>> START Provided data
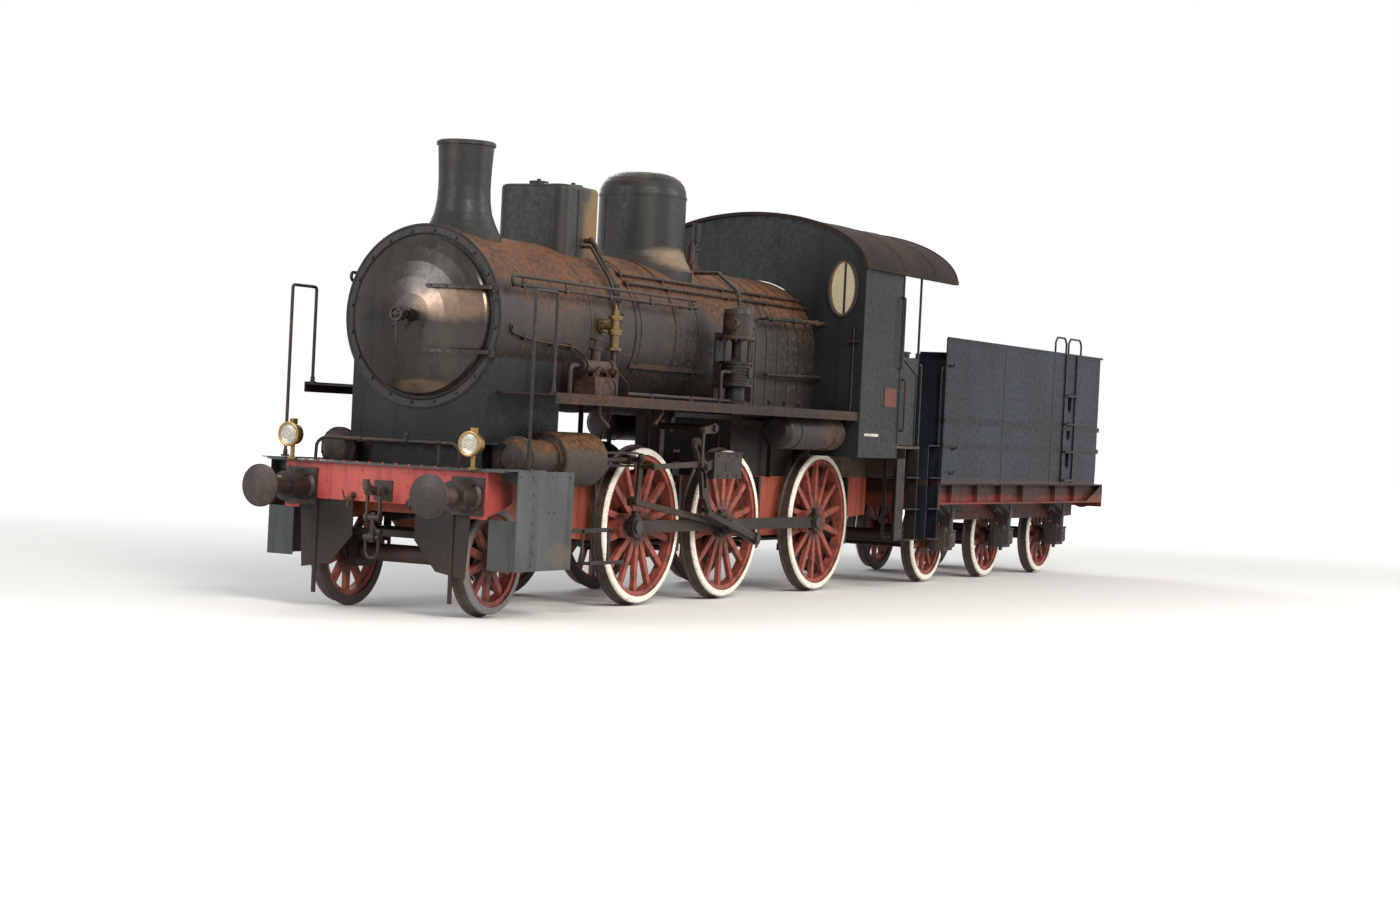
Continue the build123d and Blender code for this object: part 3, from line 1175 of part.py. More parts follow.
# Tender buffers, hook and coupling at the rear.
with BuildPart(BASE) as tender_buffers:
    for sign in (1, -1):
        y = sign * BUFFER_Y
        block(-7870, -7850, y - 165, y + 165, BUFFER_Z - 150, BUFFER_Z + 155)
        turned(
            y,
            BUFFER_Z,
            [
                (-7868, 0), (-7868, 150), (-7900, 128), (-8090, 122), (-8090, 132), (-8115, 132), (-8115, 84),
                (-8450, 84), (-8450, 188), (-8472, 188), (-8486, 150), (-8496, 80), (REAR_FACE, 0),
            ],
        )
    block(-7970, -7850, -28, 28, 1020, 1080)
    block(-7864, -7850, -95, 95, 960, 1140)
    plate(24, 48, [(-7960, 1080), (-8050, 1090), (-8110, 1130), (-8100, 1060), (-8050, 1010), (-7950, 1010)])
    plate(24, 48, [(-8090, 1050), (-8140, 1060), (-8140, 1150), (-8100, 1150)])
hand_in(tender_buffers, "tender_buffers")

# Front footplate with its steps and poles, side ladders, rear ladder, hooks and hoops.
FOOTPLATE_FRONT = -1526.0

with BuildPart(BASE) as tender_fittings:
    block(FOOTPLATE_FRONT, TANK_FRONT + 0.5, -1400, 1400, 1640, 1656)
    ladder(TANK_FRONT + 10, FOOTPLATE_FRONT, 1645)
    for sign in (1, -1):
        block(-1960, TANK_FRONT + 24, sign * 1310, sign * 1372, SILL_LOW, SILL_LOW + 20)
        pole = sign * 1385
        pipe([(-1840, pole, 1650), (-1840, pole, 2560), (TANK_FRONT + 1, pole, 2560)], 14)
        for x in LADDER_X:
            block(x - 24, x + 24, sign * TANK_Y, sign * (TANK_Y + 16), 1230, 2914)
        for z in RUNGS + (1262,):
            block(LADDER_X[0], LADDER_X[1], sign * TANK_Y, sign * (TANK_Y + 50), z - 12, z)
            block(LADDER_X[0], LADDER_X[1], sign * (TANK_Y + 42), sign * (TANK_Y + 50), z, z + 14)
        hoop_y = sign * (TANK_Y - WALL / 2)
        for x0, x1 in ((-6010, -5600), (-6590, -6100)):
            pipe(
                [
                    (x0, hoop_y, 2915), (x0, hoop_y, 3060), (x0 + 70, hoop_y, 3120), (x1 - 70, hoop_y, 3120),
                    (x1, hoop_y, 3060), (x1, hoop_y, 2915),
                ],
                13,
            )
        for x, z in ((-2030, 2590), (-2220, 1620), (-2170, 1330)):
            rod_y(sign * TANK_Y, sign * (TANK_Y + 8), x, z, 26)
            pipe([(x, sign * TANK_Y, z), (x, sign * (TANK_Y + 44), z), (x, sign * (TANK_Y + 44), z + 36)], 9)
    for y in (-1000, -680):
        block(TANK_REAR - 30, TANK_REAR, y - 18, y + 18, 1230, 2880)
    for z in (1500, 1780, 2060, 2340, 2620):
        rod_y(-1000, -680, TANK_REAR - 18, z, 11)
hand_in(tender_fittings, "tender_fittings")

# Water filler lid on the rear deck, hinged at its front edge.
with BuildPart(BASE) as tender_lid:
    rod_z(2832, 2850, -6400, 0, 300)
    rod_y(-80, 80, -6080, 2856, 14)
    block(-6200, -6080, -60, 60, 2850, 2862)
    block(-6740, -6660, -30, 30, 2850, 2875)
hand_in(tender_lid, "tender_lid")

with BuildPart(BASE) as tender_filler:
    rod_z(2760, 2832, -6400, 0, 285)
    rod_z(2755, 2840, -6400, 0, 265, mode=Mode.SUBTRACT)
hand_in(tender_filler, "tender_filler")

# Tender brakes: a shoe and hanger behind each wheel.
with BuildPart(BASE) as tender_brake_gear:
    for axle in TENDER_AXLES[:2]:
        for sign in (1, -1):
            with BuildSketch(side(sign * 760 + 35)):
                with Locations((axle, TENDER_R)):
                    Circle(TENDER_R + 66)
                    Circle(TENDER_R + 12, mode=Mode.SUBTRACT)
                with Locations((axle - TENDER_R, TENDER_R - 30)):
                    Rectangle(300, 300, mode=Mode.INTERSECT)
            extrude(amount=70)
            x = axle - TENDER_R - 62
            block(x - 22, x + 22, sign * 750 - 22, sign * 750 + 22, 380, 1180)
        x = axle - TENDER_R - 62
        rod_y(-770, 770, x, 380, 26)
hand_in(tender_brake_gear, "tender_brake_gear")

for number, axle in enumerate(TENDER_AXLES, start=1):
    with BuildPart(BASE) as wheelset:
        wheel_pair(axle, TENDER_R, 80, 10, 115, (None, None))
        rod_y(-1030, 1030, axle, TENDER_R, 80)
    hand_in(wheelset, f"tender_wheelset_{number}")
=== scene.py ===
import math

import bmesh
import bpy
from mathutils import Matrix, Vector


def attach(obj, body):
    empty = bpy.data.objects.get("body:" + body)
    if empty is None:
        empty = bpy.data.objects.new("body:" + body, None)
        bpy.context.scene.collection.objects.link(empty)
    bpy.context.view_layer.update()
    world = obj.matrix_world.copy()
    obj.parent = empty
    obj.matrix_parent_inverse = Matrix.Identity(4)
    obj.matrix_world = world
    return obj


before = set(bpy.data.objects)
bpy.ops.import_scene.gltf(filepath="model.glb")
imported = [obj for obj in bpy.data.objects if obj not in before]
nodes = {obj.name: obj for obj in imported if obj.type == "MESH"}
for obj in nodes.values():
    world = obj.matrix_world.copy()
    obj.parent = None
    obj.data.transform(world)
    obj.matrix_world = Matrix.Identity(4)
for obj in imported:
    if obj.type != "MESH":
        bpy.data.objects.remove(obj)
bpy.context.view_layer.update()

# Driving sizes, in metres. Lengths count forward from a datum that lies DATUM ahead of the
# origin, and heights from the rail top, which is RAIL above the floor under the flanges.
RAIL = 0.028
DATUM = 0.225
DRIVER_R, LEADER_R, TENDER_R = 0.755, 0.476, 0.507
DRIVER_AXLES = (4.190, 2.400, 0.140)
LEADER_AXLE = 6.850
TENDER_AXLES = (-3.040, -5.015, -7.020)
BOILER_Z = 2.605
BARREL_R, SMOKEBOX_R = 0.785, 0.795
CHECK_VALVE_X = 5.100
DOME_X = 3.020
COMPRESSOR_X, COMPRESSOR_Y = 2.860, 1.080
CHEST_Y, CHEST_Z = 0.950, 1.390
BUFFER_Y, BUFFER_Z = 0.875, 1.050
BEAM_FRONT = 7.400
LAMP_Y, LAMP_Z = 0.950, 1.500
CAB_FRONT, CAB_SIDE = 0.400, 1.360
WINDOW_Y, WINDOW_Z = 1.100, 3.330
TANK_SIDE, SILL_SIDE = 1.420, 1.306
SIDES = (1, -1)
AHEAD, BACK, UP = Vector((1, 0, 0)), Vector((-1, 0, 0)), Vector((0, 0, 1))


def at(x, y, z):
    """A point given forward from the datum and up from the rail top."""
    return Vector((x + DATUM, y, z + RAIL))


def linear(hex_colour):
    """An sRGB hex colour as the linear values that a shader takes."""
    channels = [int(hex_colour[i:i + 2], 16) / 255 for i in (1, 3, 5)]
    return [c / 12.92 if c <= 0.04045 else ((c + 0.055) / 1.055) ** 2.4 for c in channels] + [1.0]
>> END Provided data
Go through the material above and output exactly the lines from the one containing "for number, axle" through the one containing "bpy.data.objects.remove(obj)".

for number, axle in enumerate(TENDER_AXLES, start=1):
    with BuildPart(BASE) as wheelset:
        wheel_pair(axle, TENDER_R, 80, 10, 115, (None, None))
        rod_y(-1030, 1030, axle, TENDER_R, 80)
    hand_in(wheelset, f"tender_wheelset_{number}")
=== scene.py ===
import math

import bmesh
import bpy
from mathutils import Matrix, Vector


def attach(obj, body):
    empty = bpy.data.objects.get("body:" + body)
    if empty is None:
        empty = bpy.data.objects.new("body:" + body, None)
        bpy.context.scene.collection.objects.link(empty)
    bpy.context.view_layer.update()
    world = obj.matrix_world.copy()
    obj.parent = empty
    obj.matrix_parent_inverse = Matrix.Identity(4)
    obj.matrix_world = world
    return obj


before = set(bpy.data.objects)
bpy.ops.import_scene.gltf(filepath="model.glb")
imported = [obj for obj in bpy.data.objects if obj not in before]
nodes = {obj.name: obj for obj in imported if obj.type == "MESH"}
for obj in nodes.values():
    world = obj.matrix_world.copy()
    obj.parent = None
    obj.data.transform(world)
    obj.matrix_world = Matrix.Identity(4)
for obj in imported:
    if obj.type != "MESH":
        bpy.data.objects.remove(obj)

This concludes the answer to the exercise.